Há dias uma amiga
confidenciava-me, com espanto, que uma mãe fora ralhar com a professora por
“não lhe admitir” propostas de trabalhos de casa para o seu filho porque,
estava a pagar “balúrdios” ao colégio e não estava disposta a perder parte do seu
tempo para o acompanhar nas tarefas escolares. Para além do mais, referiu ainda
ser uma pessoa muito ocupada com pouca disponibilidade para esse tipo de
coisas.
Situações como esta são mais
visíveis numa classe média alta, preocupada em dar o melhor aos seus filhos,
mas sem tempo “de qualidade” para eles.
Não colocamos em dúvida o
quanto estes pais se preocupam. Do que duvidamos é da “qualidade” dos afetos
nas relações entre pais e filhos e da importância que lhes é conferida, ou não,
na educação.
Em 2006, o Superior Tribunal de
Justiça (STJ) de S. Paulo, Brasil, condenou um pai a pagar 200 mil reais à
filha por abandono afetivo. Uma decisão inédita que causou muita polémica e foi
altamente discutida nos órgãos de comunicação social.

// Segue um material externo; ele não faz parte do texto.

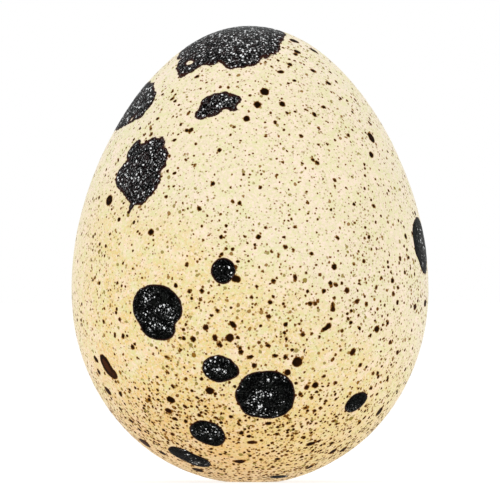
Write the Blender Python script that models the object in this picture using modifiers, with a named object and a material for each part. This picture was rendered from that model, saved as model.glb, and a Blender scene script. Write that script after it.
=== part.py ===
"""A quail egg standing on its blunt end.

Run it with blender --background --python part.py, or from Blender's text editor.
Units are metres and +Z is up. The origin is the middle of the small flat spot
that the egg stands on, and the egg's own axis is the Z axis.
"""

from math import acos, cos, sin, tau

import bpy

# Driving dimensions
EGG_LENGTH = 0.0333        # pole to pole, before the flat spot
EGG_BREADTH = 0.0260       # widest diameter
FLAT_SPOT_DEPTH = 0.0002   # how far the flat spot cuts into the blunt end

# Preston's egg outline: a half circle stretched to the egg's length and breadth,
# with its width changed by a cubic in the cosine of the angle from the pointed end.
POINTEDNESS = -0.154       # negative narrows the upper end and fills the lower one
BICONICITY = -0.024        # negative flattens both shoulders a little
SKEW = 0.030               # fills out the very tip and trims the very base

# How finely the outline is turned
RINGS = 32
SEGMENTS = 48
MERGE_DISTANCE = 0.000001

SHELL_COLOR = (0.82, 0.71, 0.46, 1.0)
SHELL_ROUGHNESS = 0.55

HALF_LENGTH = EGG_LENGTH / 2


def outline_width(angle):
    """Relative width of the egg at an angle from the pointed end."""
    rise = cos(angle)
    return sin(angle) * (1 + POINTEDNESS * rise + BICONICITY * rise ** 2 + SKEW * rise ** 3)


def outline():
    """Points down the egg's outer side: pointed end, flat spot's rim, flat spot's middle."""
    flat_height = FLAT_SPOT_DEPTH - HALF_LENGTH
    last_angle = acos(flat_height / HALF_LENGTH)
    angles = [last_angle * ring / RINGS for ring in range(RINGS + 1)]
    widest = max(outline_width(angle) for angle in angles)
    half_breadth = EGG_BREADTH / 2 / widest
    side = [
        (half_breadth * outline_width(angle), 0.0, HALF_LENGTH * cos(angle) - flat_height)
        for angle in angles
    ]
    return side + [(0.0, 0.0, 0.0)]


def make_shell_material():
    material = bpy.data.materials.new("egg_shell")
    material.use_nodes = True
    shader = material.node_tree.nodes["Principled BSDF"]
    shader.inputs["Base Color"].default_value = SHELL_COLOR
    shader.inputs["Roughness"].default_value = SHELL_ROUGHNESS
    shader.inputs["Metallic"].default_value = 0.0
    return material


def make_egg(collection):
    """The whole egg: its outline turned once about the Z axis."""
    points = outline()
    edges = [(index, index + 1) for index in range(len(points) - 1)]
    mesh = bpy.data.meshes.new("quail_egg")
    mesh.from_pydata(points, edges, [])
    mesh.materials.append(make_shell_material())
    egg = bpy.data.objects.new("quail_egg", mesh)
    collection.objects.link(egg)
    turn = egg.modifiers.new("turn", "SCREW")
    turn.axis = "Z"
    turn.angle = tau
    turn.steps = SEGMENTS
    turn.render_steps = SEGMENTS
    turn.use_merge_vertices = True
    turn.merge_threshold = MERGE_DISTANCE
    turn.use_smooth_shade = True
    return egg


def main():
    for old in list(bpy.data.objects):
        bpy.data.objects.remove(old, do_unlink=True)
    collection = bpy.data.collections.new("Quail egg")
    bpy.context.scene.collection.children.link(collection)
    make_egg(collection)


main()
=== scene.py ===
"""The look of the quail egg: its fine mesh, its speckled shell, a pale floor, soft light and the camera.

Metres and +Z up, in the CAD frame. The egg stands on its flat spot at the origin. Turns about its axis
are in degrees, 0 on the camera's side (-Y) and positive to the camera's right. The pattern's sizes are
in millimetres.
"""
from math import cos, pi, radians, sin
from random import Random

import bmesh
import bpy
import numpy as np
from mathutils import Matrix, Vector, noise


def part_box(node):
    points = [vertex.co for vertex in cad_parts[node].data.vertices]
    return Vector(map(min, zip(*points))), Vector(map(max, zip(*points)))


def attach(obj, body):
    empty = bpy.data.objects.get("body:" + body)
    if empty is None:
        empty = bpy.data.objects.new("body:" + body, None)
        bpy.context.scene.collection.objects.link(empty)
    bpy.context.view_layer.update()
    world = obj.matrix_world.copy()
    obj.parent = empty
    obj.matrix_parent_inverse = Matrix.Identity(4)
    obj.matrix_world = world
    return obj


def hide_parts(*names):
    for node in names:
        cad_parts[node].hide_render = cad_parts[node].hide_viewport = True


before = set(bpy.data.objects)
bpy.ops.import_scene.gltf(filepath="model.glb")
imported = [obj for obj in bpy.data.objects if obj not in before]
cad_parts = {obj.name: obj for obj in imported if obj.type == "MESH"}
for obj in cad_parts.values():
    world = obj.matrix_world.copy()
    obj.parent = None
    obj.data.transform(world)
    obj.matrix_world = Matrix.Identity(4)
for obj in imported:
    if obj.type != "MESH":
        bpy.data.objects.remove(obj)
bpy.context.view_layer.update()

MM = 0.001

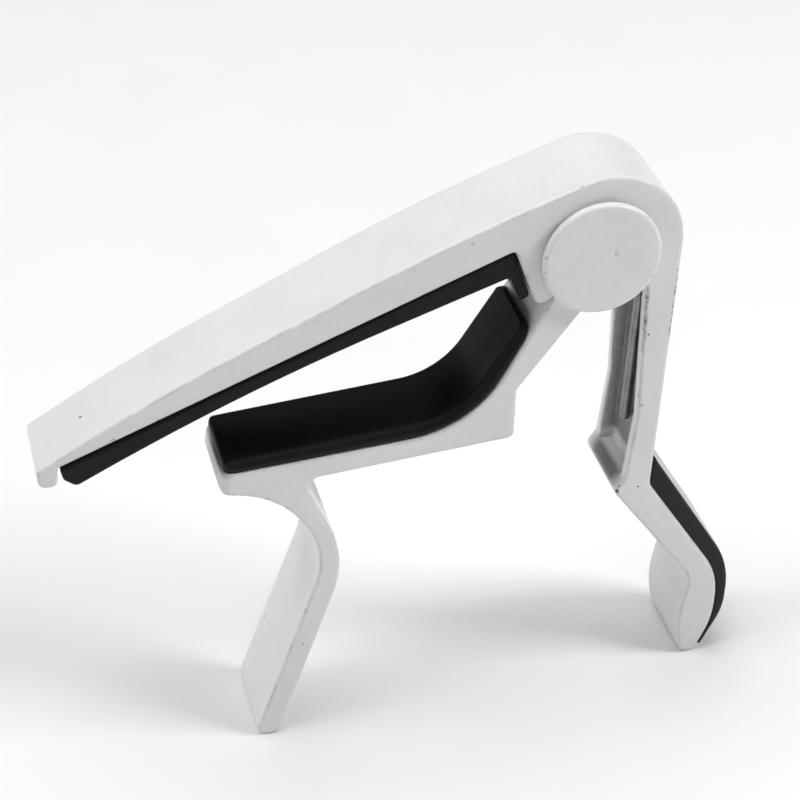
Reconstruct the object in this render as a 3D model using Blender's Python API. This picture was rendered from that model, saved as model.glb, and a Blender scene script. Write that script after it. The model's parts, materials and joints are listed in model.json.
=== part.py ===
"""Trigger-style guitar capo: two painted castings on one pin, a torsion spring, and three rubber pads.

Every outline is drawn in the side view, in millimetres, with the pivot axis at (0, 0), X towards the
trigger and Z up. The whole capo is then leaned until both handle ends stand level on the ground.
"""

import math

import bmesh
import bpy
from mathutils import Vector

MM = 0.001

# Widths across the capo (half of each, along Y)
TIP_HALF = 5.0            # fret bar at its free end
BODY_HALF = 5.7           # both castings around the pivot
FOOT_HALF = 6.0           # straight handle at its foot
TAPER_START_X = -20.0     # the fret bar narrows from here to its tip
TIP_X = -65.35
HANDLE_TOP_Z = -30.0      # the straight handle widens from here to its foot
FOOT_Z = -63.7
STRING_PAD_HALF = 5.15
NECK_PAD_HALF = 5.55
TRIGGER_PAD_HALF = 5.5

# Pivot
CAP_RADIUS = 7.05
CAP_INNER_Y = 5.82
CAP_OUTER_Y = 7.05
CAP_EDGE = 0.5
PIN_RADIUS = 1.9
PIN_HALF = 6.5
PIN_SOCKET_RADIUS = 1.93  # pressed into the caps and the inner ears
PIN_BORE_RADIUS = 1.96    # running in the flanges
HUB_RADIUS = 5.2          # flange around the pin
SEAT_RADIUS = 5.6         # hollow end of the lower arm, just outside the hub
EAR_RADIUS = 5.0
EAR_INNER_Y = 2.5
EAR_OUTER_Y = 4.0
FLANGE_INNER_Y = 4.15
CROWN_CENTRE = (1.06, 0.5)
CROWN_RADIUS = 9.0
WEB = 1.5                 # wall of the channel behind the spring

# Spring
WIRE_RADIUS = 0.65
COIL_RADIUS = 3.1
COIL_HALF = 1.65          # wire centre to wire centre, halved
COIL_TURNS = 2
SHORT_LEG_LENGTH = 7.6
SLOT_HALF = 0.85          # slot that the short leg sits in

# Rounding and fit
CAST_EDGE = 0.35          # rounding along the castings' side faces
RUBBER_EDGE = 0.28
THIN_RUBBER_EDGE = 0.15
GLUE_GAP = 0.12
ROUND_SAG = 0.006         # how far a round may leave its true circle
LARGEST_STEP = math.radians(15)

# Neck pad
NECK_PAD_REACH = 11.7     # its upper end, from the pivot
NECK_PAD_END = 0.95       # its thickness there
SILHOUETTE_SPAN = (-80.0, 30.0)

PAINT = ("white_paint", (0.80, 0.80, 0.78), 0.42, 0.0)
RUBBER = ("black_rubber", (0.02, 0.02, 0.02), 0.5, 0.0)
STEEL = ("spring_steel", (0.42, 0.41, 0.40), 0.3, 1.0)


# ---- outlines in the side view ----

def arc(centre, radius, start, end, step=7.0):
    """Points on a circle from one angle to another, in degrees, both ends included."""
    count = max(2, math.ceil(abs(end - start) / step))
    turns = (math.radians(start + (end - start) * i / count) for i in range(count + 1))
    return [(centre[0] + radius * math.cos(a), centre[1] + radius * math.sin(a)) for a in turns]


def fillet(before, corner, after, radius):
    """The round that replaces a corner, tangent to both of its sides."""
    here, back, on = (Vector(p[:2]) for p in (corner, before, after))
    to_back, to_on = (back - here).normalized(), (on - here).normalized()
    half_angle = to_back.angle(to_on) / 2
    reach = radius / math.tan(half_angle)
    centre = here + (to_back + to_on).normalized() * (radius / math.sin(half_angle))
    first = here + to_back * reach - centre
    turn = first.angle_signed(here + to_on * reach - centre)
    step = min(LARGEST_STEP, 2 * math.acos(1 - ROUND_SAG / radius))
    count = max(2, math.ceil(abs(turn) / step))
    start = math.atan2(first.y, first.x)
    step = math.degrees(abs(turn)) / count
    return arc(centre, radius, math.degrees(start), math.degrees(start - turn), step)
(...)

Esta é já uma discussão acesa
no direito que tem gerado teses de mestrado e doutoramento.
Vanessa Viafore (advogada
no Rio Grande do Sul, Brasil), num artigo extraído do Trabalho de Conclusão de
Curso, em novembro de 2007 conclui que “O que se assiste na atualidade, é o necessário repensar dos direitos e deveres,
deixando de lado o autoritarismo, a patrimonialização, para atentar aos limites
do afeto, sustentando a função de esteio e alicerce da verdadeira família. A
responsabilidade civil surge no Direito de Família para justamente aperfeiçoar
os princípios fundamentais inerentes às relações familiares, com o compromisso
único de respeito à justiça, até mesmo por que esta compõe a única forma de o
Judiciário adentrar no âmbito familiar. O abuso de direito e o posterior abandono afetivo constituem atos
ilícitos passíveis de reparação na ordem moral. A condenação, ainda que seja
pelo desamor, uma vez que tenha causado prejuízo manifesto à dignidade do filho
rejeitado, mostra-se como melhor alternativa para compensar um dano ainda que manifestamente
moral.”
Em Portugal, na lei de proteção
de crianças e jovens em perigo (Lei nº 147/99), no seu artigo 3º, legitimidade
para a intervenção, considera-se que uma criança ou jovem está em perigo quando,
designadamente, entre outras situações, “não
recebe os cuidados ou a afeição
adequados à sua idade e situação pessoal" (alínea c, ponto 2) e “está sujeita, de forma direta ou indireta, a
comportamentos que afetem gravemente a sua segurança ou o seu equilíbrio emocional” (alínea e,
ponto 2).
A importância dos afetos no
desenvolvimento harmonioso de uma criança ou jovem, parece-nos evidente. Daniel
Sampaio, refere, no seu livro “Lavrar o mar”, 2006, que “quando se é pai de uma criança, é fundamental perceber…que a ligação
profunda com o filho é a base segura para que ele seja capaz de evoluir tanto
no plano cognitivo como no campo afetivo”.
Há um filme português, “Adeus
Pai”, que aborda este tema de uma forma magistral e que nos leva ao mundo de
uma criança de uma família de classe média alta que aparentemente tem tudo o
que precisa e no entanto falta-lhe algo precioso que o leva a fazer o luto de
um pai vivo.
“Adeus Pai” é um filme de 1996,
do realizador e argumentista Luís Filipe Rocha tendo como atores principais José Afonso Dias
Pimentel, no papel de filho e João Lagarto no papel de pai. O filme
aborda o tema de um filho espoliado dos afetos por parte do pai. Filipe tem 13
anos e, aparentemente, vive a concretização do seu maior sonho ao ir passar férias,
nos Açores, sozinho com o pai. Um filme, com a duração de 85m, que nos fala da
importância dos afetos no desenvolvimento integral do indivíduo.
Este
artigo foi escrito ao abrigo do novo acordo ortográfico.
Mais um excelente artigo da nossa querida Prof.ª Manuela Livro. Continue a nos presentear com estes artigos. Muitos parabéns...aguardo o próximo.